In much of the 1960s and part of the 1970s, the station was co-owned and managed by prominent Provo citizen, Glen Shaw. The music format was Top 40 rock. Disk Jockeys included David White, Mike VanDorn, Dwayne Case, Leonard Banks, program director Randy Morrison, and others. In the fall of 1968 the youngest DJ at the station, 19 year old Rick Dewey, came on board from stations in Alabama, to attend college in Provo. With his encouragement the station purchased the industry's top jingles package, produced by PAMS in Dallas, giving the station a much-needed upgrade in sound. Along with the talented DJs that the station was procuring in the late 1960s, the station's quality was finally enhanced to the same or higher talent level as the two top rockers in Utah at the time – KNAK and KCPX in Salt Lake City, but its market share was predominantly Utah County and several counties south. Its nighttime signal occasionally reached all the way to Los Angeles, where a segment of its listeners included fellow DJs at the top rocker KHJ, as well as XERB, the “Boss Soul Power” border blaster station in Rosarito Beach, Mexico, who described themselves as fans of the station. With the advent of FM radio's rise, and with Shaw's impending retirement, in the mid-1970s the radio market changed so drastically that the station went into receivership and management changed, but the format remained the same for several years. John VanDorn took over in the mid-1970s as program director.

In 1989 Steven Grow and his brother David purchased the old KOVO radio station with hopes of real estate development. They were anxious to develop the property for the next 6–7 years and to discontinue the use of the property by a radio station. Anticipating the sale of the property, they began to arrange with the management of KOVO to remove its towers. When the property did not sell, the radio station continued to lease the property. When flooding occurred in 1983 and a dike was built, the city was careful to include all 33 acre of the property in the area protected by the dike, which seemed to indicate the intent to use the property for something other than farming and grazing.

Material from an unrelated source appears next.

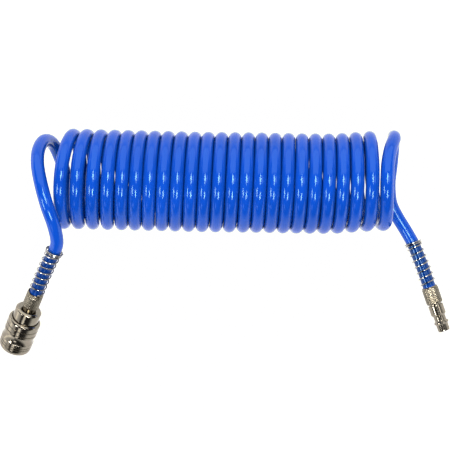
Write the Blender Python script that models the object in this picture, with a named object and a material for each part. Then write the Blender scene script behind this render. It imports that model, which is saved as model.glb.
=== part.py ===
"""A recoil air hose: a closely wound polyurethane spiral hose lying on its side.

A quick coupler is clamped on one end and the matching plug on the other. Each end has a knurled
clamp nut, which holds a steel bend-protection spring round the hose.

The frame: +X runs along the coil, towards the plug end. +Y is the side away from the two fittings.
+Z is up. The origin is on the floor, under the middle of the coil.
Lengths below are in millimetres and are turned into metres where a mesh is made.
"""

import bmesh
import bpy
from math import cos, pi, radians, sin
from mathutils import Matrix, Vector

MM = 0.001

# Hose
HOSE_R = 5.0  # outer radius of the 10 x 6.5 mm hose
HOSE_BORE_R = 3.25

# Coil of 24 turns, lying on the floor
COIL_OUTER_R = 38.25
COIL_LENGTH = 245.0
COIL_SIDES = 40
COIL_Z = COIL_OUTER_R

# Clearances between neighbouring pieces
GAP = 0.3

# Bend-protection springs
GUARD_WIRE_R = 0.5
GUARD_MEAN_R = 5.87
GUARD_CLOSED_TURNS = 2
GUARD_CLOSED_PITCH = 1.35
GUARD_PITCH = 4.85

# Clamp nuts
NUT_R = 6.4
NUT_LENGTH = 13.8
NUT_BORE_R = 5.55
THREAD_R = 5.2
NUT_LIFT = 4.0  # how far a nut and its spring move back when the nut is screwed off its thread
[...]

In subsequent years, housing was built to the north of the station, but the property never sold. The Marriott family through First Media Corporation owned this and a number of other major market stations during the 1980s. The FM call letters were KAYK when First Media acquired the stations in Provo. First Media divested all their radio properties in the late 1980s to Cook Inlet Region, Inc. of Alaska. On May 12, 1986, the station changed its call sign to KFMY which was maintained itself as "Family Radio" (There was no station promotion using this phrase during this time. Station staff always wondered what KFMY meant.) for the next six years. The FM station was known as K-96 and was a CHR format. The 960 AM station was known as KDOT and played an adult standards format. The FM later became KZOL a satellite automated oldies station as Cook Inlet shopped the station for sale. The FM station still owned by the Cook Inlet (not the Grow Brothers) as well as the 960 AM station, were sold to James Facer a former KJQ account executive, and promoter Jim McNeil. The station briefly simulcasted KXRK (X-96) then at 96.1 FM, then briefly "S.U.N. Student Underground Network", a format aimed at Utah Valley's college students. The station later changed frequencies to 96.3 and moved to Farnsworth Peak near Salt Lake City.
Facer and McNeil sold both stations to Simmons Media in the mid-1990s for approximately $9 Million. While with Simmons media KOVO would simulcast KZNS from Salt Lake City, outside of Cougar Sports 960, BYU Baseball, and Utah Valley men's basketball.

KOVO and KBLQ (KBLQ never broadcast BYU Sports) acquired the rights for BYU Cougars baseball in 2009 and air the conference BYU Baseball games, as well as select other games.

On October 24, 2014, the sale of KOVO by Simmons Media to Dell Loy Hansen's Broadway Media LS, LLC was consummated at a price of $200,000. At that time BYU baseball games would cease on KBLQ and moved solely to KOVO. The station also moved their affiliation from NBC Sports Radio to ESPN Radio.

On May 21, 2015, KOVO expanded their sports content by acquiring BYU Cougars women's soccer games produced by IMG.

KOVO's headquarters are located at 50 West Broadway Suite #200 in Salt Lake City, Utah.

KOVO can be heard via KUDD-HD2 on 105.1 FM. It began simulcasting on two translators one on K252DI 98.3 in Salt Lake City & K280GJ 103.9 in Provo

KOVO logo used until 2024

On November 7th, 2024, KOVO expanded their programming by adding the syndicated The Herd with Colin Cowherd and Unsportsmanlike with Evan, Canty, and Michelle.